Only the lines between the line with "part('palm_cover', palmCover(), 'housing');" and the line with "obj.matrix_world = Matrix.Identity(4)", together with those two lines themselves, are to be copied exactly.

** start **

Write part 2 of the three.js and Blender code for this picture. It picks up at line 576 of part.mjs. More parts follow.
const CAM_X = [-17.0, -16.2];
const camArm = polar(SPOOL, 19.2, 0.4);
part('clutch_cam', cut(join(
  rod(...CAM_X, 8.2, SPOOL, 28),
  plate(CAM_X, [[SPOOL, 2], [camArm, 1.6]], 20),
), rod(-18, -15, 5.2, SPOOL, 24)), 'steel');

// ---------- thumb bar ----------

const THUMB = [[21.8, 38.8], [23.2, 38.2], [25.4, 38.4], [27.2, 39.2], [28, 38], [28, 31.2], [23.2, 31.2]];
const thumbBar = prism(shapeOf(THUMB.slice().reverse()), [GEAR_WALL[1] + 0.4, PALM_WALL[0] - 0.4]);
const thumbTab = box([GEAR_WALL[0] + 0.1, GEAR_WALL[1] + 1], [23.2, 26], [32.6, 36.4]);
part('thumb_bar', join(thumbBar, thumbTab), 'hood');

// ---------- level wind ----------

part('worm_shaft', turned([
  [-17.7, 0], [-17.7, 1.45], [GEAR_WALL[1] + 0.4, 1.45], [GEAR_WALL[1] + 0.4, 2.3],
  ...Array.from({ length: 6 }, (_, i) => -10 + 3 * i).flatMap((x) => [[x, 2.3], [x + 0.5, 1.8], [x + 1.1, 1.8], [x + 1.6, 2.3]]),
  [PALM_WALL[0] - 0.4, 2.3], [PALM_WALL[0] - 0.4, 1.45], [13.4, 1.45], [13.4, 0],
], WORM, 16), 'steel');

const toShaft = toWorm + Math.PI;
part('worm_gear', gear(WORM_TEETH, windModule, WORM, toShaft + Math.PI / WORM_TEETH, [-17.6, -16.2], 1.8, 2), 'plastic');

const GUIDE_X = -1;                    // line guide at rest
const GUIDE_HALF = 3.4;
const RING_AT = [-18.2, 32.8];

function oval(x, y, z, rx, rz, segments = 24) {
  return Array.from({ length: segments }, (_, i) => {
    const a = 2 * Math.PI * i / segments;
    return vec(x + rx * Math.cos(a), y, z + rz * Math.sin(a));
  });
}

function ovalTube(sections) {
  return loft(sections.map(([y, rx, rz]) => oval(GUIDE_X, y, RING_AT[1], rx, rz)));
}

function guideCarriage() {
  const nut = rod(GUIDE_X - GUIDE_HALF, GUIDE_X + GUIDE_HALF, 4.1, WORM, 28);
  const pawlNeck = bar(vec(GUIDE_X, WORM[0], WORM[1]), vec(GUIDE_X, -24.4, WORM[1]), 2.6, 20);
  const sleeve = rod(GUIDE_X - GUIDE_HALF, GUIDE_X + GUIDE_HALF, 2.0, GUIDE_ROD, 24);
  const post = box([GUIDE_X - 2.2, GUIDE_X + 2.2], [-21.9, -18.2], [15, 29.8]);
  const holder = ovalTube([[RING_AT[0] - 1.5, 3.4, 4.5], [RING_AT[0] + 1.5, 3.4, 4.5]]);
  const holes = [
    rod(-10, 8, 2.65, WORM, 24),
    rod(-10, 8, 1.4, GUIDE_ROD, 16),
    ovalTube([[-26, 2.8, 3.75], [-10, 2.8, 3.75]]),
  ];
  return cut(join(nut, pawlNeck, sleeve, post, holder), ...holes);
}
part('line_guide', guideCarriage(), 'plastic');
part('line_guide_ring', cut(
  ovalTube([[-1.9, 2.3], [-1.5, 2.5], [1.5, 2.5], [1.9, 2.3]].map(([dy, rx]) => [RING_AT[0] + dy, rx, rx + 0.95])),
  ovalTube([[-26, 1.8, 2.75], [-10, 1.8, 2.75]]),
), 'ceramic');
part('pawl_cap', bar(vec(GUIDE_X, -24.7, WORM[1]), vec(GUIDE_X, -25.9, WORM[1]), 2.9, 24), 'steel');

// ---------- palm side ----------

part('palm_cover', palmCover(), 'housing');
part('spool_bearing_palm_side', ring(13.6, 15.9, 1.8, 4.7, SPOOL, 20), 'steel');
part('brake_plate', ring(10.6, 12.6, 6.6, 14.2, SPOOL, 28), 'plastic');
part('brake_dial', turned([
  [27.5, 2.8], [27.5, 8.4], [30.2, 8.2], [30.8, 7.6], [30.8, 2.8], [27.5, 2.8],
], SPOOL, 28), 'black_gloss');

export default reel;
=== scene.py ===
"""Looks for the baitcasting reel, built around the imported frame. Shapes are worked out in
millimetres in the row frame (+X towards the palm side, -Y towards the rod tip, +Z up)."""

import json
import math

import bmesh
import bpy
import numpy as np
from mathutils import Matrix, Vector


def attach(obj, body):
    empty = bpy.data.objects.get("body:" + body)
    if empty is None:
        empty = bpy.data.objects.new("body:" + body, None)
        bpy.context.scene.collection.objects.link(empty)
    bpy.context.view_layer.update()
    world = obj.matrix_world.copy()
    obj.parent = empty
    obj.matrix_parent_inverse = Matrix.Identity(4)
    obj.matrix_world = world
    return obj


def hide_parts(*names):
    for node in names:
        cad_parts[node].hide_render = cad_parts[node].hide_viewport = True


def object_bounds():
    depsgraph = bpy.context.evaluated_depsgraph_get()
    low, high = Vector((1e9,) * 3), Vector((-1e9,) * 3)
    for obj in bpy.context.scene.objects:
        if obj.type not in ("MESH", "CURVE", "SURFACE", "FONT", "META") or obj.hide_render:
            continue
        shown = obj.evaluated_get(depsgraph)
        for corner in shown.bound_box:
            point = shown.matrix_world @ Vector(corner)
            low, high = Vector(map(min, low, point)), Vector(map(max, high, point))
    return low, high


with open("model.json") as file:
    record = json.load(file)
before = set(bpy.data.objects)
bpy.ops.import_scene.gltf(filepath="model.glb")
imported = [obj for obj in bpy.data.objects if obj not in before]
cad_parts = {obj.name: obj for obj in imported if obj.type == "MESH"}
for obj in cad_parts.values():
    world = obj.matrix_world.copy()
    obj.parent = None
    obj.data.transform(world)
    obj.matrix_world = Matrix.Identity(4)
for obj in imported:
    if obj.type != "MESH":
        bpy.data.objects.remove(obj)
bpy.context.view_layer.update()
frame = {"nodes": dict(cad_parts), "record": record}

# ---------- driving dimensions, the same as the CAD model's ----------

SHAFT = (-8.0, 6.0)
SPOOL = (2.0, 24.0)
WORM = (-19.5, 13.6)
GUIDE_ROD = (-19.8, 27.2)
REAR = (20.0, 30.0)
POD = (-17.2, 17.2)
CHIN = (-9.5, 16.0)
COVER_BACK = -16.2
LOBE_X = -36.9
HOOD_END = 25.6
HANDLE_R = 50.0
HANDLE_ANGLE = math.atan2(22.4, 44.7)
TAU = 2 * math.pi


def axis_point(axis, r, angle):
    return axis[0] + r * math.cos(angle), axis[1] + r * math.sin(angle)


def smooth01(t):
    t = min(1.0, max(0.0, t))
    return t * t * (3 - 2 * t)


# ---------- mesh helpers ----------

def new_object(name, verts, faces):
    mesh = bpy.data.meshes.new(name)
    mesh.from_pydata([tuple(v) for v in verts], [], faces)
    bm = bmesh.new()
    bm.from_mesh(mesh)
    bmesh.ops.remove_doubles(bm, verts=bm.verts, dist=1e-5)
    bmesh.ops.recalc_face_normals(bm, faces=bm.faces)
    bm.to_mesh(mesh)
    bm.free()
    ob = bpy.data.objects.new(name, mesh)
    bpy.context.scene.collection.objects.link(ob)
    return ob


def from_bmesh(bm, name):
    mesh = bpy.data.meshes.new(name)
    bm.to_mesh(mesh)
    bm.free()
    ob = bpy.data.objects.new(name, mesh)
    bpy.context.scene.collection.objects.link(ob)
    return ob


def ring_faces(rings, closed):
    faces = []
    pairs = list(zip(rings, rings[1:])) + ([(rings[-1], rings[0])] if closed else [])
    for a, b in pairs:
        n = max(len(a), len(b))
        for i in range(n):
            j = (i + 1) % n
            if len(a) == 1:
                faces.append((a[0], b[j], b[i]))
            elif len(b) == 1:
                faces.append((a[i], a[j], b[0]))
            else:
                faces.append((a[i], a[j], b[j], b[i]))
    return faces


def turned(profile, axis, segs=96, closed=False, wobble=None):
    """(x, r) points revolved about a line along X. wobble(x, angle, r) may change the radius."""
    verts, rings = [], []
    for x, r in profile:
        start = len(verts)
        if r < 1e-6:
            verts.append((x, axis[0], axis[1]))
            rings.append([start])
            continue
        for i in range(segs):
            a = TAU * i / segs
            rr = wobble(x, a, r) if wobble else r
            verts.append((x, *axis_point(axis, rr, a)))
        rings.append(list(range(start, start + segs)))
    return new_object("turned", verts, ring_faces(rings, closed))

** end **

• Full answer:
part('palm_cover', palmCover(), 'housing');
part('spool_bearing_palm_side', ring(13.6, 15.9, 1.8, 4.7, SPOOL, 20), 'steel');
part('brake_plate', ring(10.6, 12.6, 6.6, 14.2, SPOOL, 28), 'plastic');
part('brake_dial', turned([
  [27.5, 2.8], [27.5, 8.4], [30.2, 8.2], [30.8, 7.6], [30.8, 2.8], [27.5, 2.8],
], SPOOL, 28), 'black_gloss');

export default reel;
=== scene.py ===
"""Looks for the baitcasting reel, built around the imported frame. Shapes are worked out in
millimetres in the row frame (+X towards the palm side, -Y towards the rod tip, +Z up)."""

import json
import math

import bmesh
import bpy
import numpy as np
from mathutils import Matrix, Vector


def attach(obj, body):
    empty = bpy.data.objects.get("body:" + body)
    if empty is None:
        empty = bpy.data.objects.new("body:" + body, None)
        bpy.context.scene.collection.objects.link(empty)
    bpy.context.view_layer.update()
    world = obj.matrix_world.copy()
    obj.parent = empty
    obj.matrix_parent_inverse = Matrix.Identity(4)
    obj.matrix_world = world
    return obj


def hide_parts(*names):
    for node in names:
        cad_parts[node].hide_render = cad_parts[node].hide_viewport = True


def object_bounds():
    depsgraph = bpy.context.evaluated_depsgraph_get()
    low, high = Vector((1e9,) * 3), Vector((-1e9,) * 3)
    for obj in bpy.context.scene.objects:
        if obj.type not in ("MESH", "CURVE", "SURFACE", "FONT", "META") or obj.hide_render:
            continue
        shown = obj.evaluated_get(depsgraph)
        for corner in shown.bound_box:
            point = shown.matrix_world @ Vector(corner)
            low, high = Vector(map(min, low, point)), Vector(map(max, high, point))
    return low, high


with open("model.json") as file:
    record = json.load(file)
before = set(bpy.data.objects)
bpy.ops.import_scene.gltf(filepath="model.glb")
imported = [obj for obj in bpy.data.objects if obj not in before]
cad_parts = {obj.name: obj for obj in imported if obj.type == "MESH"}
for obj in cad_parts.values():
    world = obj.matrix_world.copy()
    obj.parent = None
    obj.data.transform(world)
    obj.matrix_world = Matrix.Identity(4)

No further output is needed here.